On Dec 7, 2020, at 3:21 PM, Templin (US), Fred L <Fred.L.Templin@boeing.com<mailto:Fred.L.Templin@boeing.com>> wrote:
Ted, there is a need to reduce the number of messages especially on low end
wireless links like those used for aviation. So, if a terse DHCPv6 PD exchange
can be piggybacked on-board the RS/RA exchange that already needs to be
there in any case then there is a tangible savings on messages over the air.
This is good for more than just aviation, too, and applicable for mobile use
cases such as intelligent transportation systems and urban air mobility; maybe
even for pedestrians too.

I still can’t think of a case where this applies to stub networks. E.g., if you decide to support stub networks on an airplane, you’re going to need a prefix to allocate stub network prefixes from. That’s one transaction over the satellite link to get that prefix, plus some maintenance. If your satellite link is so slow that this is a problem, it’s not going to be usable, so we don’t need to address that use case.

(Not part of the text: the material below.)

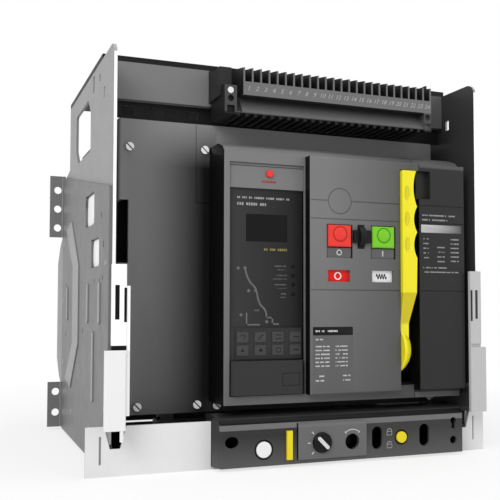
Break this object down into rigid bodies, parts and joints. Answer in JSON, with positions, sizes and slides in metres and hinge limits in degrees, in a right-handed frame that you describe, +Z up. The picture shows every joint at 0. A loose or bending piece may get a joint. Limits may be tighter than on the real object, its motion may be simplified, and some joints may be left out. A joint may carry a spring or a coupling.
{
  "type": "air circuit breaker",
  "caption": "Draw-out low-voltage air circuit breaker in its cradle, with charging handle, push buttons, trip unit, racking panel and finned terminal row.",
  "frame": {"origin": "centre of the base pan's underside, on the surface the cradle stands on", "axes": "+X to the right seen from the front, +Y from the front to the busbars, +Z up"},
  "size_m": [0.47, 0.42, 0.438],
  "materials": {
    "zinc_sheet": "satin",
    "pan_steel": "satin",
    "rail_white": "satin",
    "steel": "satin",
    "cover_grey": "satin",
    "trip_grey": "satin",
    "body_grey": "matte",
    "panel_grey": "satin",
    "black_moulding": "matte",
    "copper": "satin",
    "silver": "satin",
    "yellow_plastic": "gloss",
    "red_plastic": "gloss",
    "green_plastic": "gloss",
    "white_plastic": "gloss",
    "lens": "gloss",
    "nylon": "satin"
  },
  "bodies": {
    "cradle": {"left_side_plate": "zinc_sheet", "right_side_plate": "zinc_sheet", "left_mounting_bracket": "zinc_sheet", "right_mounting_bracket": "zinc_sheet", "base_pan": "pan_steel", "rear_insulating_wall": "black_moulding", "busbar_terminals": "copper", "jaw_contacts": "copper", "arc_shield": "black_moulding", "top_front_panel": "panel_grey", "secondary_terminal_block": "black_moulding", "terminal_screws": "steel", "terminal_block_bracket": "panel_grey", "rail_guides": "steel", "racking_housing": "panel_grey", "racking_guide_plate": "steel", "racking_screw_bearing": "steel"},
    "left_rail": {"left_pull_rail": "steel", "left_rail_end": "rail_white"},
    "right_rail": {"right_pull_rail": "steel", "right_rail_end": "rail_white"},
    "racking_carriage": {"racking_carriage": "steel"},
    "racking_screw": {"racking_screw": "steel"},
    "position_dial": {"position_dial": "black_moulding"},
    "racking_release_button": {"racking_release_button": "white_plastic"},
    "racking_reset_button": {"racking_reset_button": "yellow_plastic"},
    "padlock_tab": {"padlock_tab": "yellow_plastic"},
    "breaker": {"breaker_base": "body_grey", "breaker_frame": "body_grey", "slide_shoes": "nylon", "arc_chutes": "black_moulding", "arc_splitter_plates": "steel", "upper_blades": "copper", "lower_blades": "copper", "fixed_contacts": "silver", "current_transformers": "black_moulding", "contact_pivot_pins": "steel", "main_shaft_bearings": "steel", "face_cover": "cover_grey", "mechanism_cover": "cover_grey", "handle_well": "black_moulding", "mechanism_plates": "steel", "closing_spring": "steel", "release_coils": "copper", "trip_unit": "trip_grey", "trip_display": "lens", "trip_keypad": "trip_grey", "trip_unit_cover": "trip_grey", "body_screws": "steel"},
    "main_shaft": {"main_shaft": "steel"},
    "moving_contacts": {"moving_contacts": "copper", "drive_links": "black_moulding"},
    "charging_handle": {"charging_handle": "yellow_plastic"},
    "charging_shaft": {"charging_shaft": "steel"},
    "open_button": {"open_button": "red_plastic"},
    "close_button": {"close_button": "green_plastic"},
    "trip_reset_button": {"trip_reset_button": "red_plastic"},
    "button_padlock_slide": {"button_padlock_slide": "black_moulding"},
    "status_flag": {"status_flag": "red_plastic"},
    "charge_flag": {"charge_flag": "white_plastic"}
  },
  "joints": [
    {"name": "racking_slide", "type": "slide", "parent": "cradle", "child": "racking_carriage", "axis": [0, -1, 0], "range_m": [0, 0.055]},
    {"name": "racking_screw_turn", "type": "hinge", "parent": "cradle", "child": "racking_screw", "pos_m": [0.0495, 0, 0.023], "axis": [0, 1, 0], "range_deg": [0, 3960]},
    {"name": "position_dial_turn", "type": "hinge", "parent": "cradle", "child": "position_dial", "pos_m": [0.013, -0.2, 0.024], "axis": [0, 1, 0], "range_deg": [0, 90]},
    {"name": "withdraw_slide", "type": "slide", "parent": "racking_carriage", "child": "breaker", "axis": [0, -1, 0], "range_m": [0, 0.22]},
    {"name": "left_rail_slide", "type": "slide", "parent": "cradle", "child": "left_rail", "axis": [0, -1, 0], "range_m": [0, 0.22]},
    {"name": "right_rail_slide", "type": "slide", "parent": "cradle", "child": "right_rail", "axis": [0, -1, 0], "range_m": [0, 0.22]},
    {"name": "racking_release_press", "type": "slide", "parent": "cradle", "child": "racking_release_button", "axis": [0, 1, 0], "range_m": [0, 0.004], "stiffness_N_per_m": 300},
    {"name": "racking_reset_press", "type": "slide", "parent": "cradle", "child": "racking_reset_button", "axis": [0, 1, 0], "range_m": [0, 0.003], "stiffness_N_per_m": 300},
    {"name": "padlock_tab_slide", "type": "slide", "parent": "cradle", "child": "padlock_tab", "axis": [0, -1, 0], "range_m": [0, 0.022]},
    {"name": "main_shaft_turn", "type": "hinge", "parent": "breaker", "child": "main_shaft", "pos_m": [0, -0.082, 0.2], "axis": [1, 0, 0], "range_deg": [-45, 0], "stiffness_Nm_per_rad": 20, "springref_deg": 17.19},
    {"name": "contact_swing", "type": "hinge", "parent": "breaker", "child": "moving_contacts", "pos_m": [0, 0.04, 0.118], "axis": [1, 0, 0], "range_deg": [-18, 0]},
    {"name": "status_flag_slide", "type": "slide", "parent": "breaker", "child": "status_flag", "axis": [0, 0, -1], "range_m": [0, 0.0135]},
    {"name": "charging_handle_pull", "type": "hinge", "parent": "breaker", "child": "charging_handle", "pos_m": [0.121, -0.181, 0.1207], "axis": [1, 0, 0], "range_deg": [0, 75], "stiffness_Nm_per_rad": 1},
    {"name": "charging_shaft_turn", "type": "hinge", "parent": "breaker", "child": "charging_shaft", "pos_m": [0.06, -0.181, 0.1207], "axis": [1, 0, 0], "range_deg": [0, 75]},
    {"name": "charge_flag_slide", "type": "slide", "parent": "breaker", "child": "charge_flag", "axis": [0, 0, -1], "range_m": [0, 0.0135]},
    {"name": "open_button_press", "type": "slide", "parent": "breaker", "child": "open_button", "axis": [0, 1, 0], "range_m": [0, 0.004], "stiffness_N_per_m": 300},
    {"name": "close_button_press", "type": "slide", "parent": "breaker", "child": "close_button", "axis": [0, 1, 0], "range_m": [0, 0.004], "stiffness_N_per_m": 300},
    {"name": "trip_reset_press", "type": "slide", "parent": "breaker", "child": "trip_reset_button", "axis": [0, 1, 0], "range_m": [0, 0.003], "stiffness_N_per_m": 300},
    {"name": "button_padlock_pull", "type": "slide", "parent": "breaker", "child": "button_padlock_slide", "axis": [0, -1, 0], "range_m": [0, 0.012]}
  ],
  "couplings": [
    {"joint": "racking_screw_turn", "follows": "racking_slide", "rad_per_m": 1256.6},
    {"joint": "position_dial_turn", "follows": "racking_slide", "rad_per_m": 28.559},
    {"joint": "left_rail_slide", "follows": "withdraw_slide", "ratio": 1},
    {"joint": "right_rail_slide", "follows": "withdraw_slide", "ratio": 1},
    {"joint": "contact_swing", "follows": "main_shaft_turn", "ratio": 0.4},
    {"joint": "status_flag_slide", "follows": "main_shaft_turn", "m_per_rad": -0.017188},
    {"joint": "charging_shaft_turn", "follows": "charging_handle_pull", "ratio": 1},
    {"joint": "charge_flag_slide", "follows": "charging_handle_pull", "m_per_rad": 0.010313}
  ]
}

If you are thinking that the airplane’s public WiFi network is itself a stub network, I think that would be out of scope for stub networks—the whole point of stub networks is to be able to automatically connect without an operator’s intervention, which doesn’t match your use case. Additionally, I would consider a home network connection to also be out of scope for stub networks, and that’s somewhat analogous to the airplane use case.

If you mean the airplane’s automation network, the same objection applies.

So I really don’t see where there’s overlap here.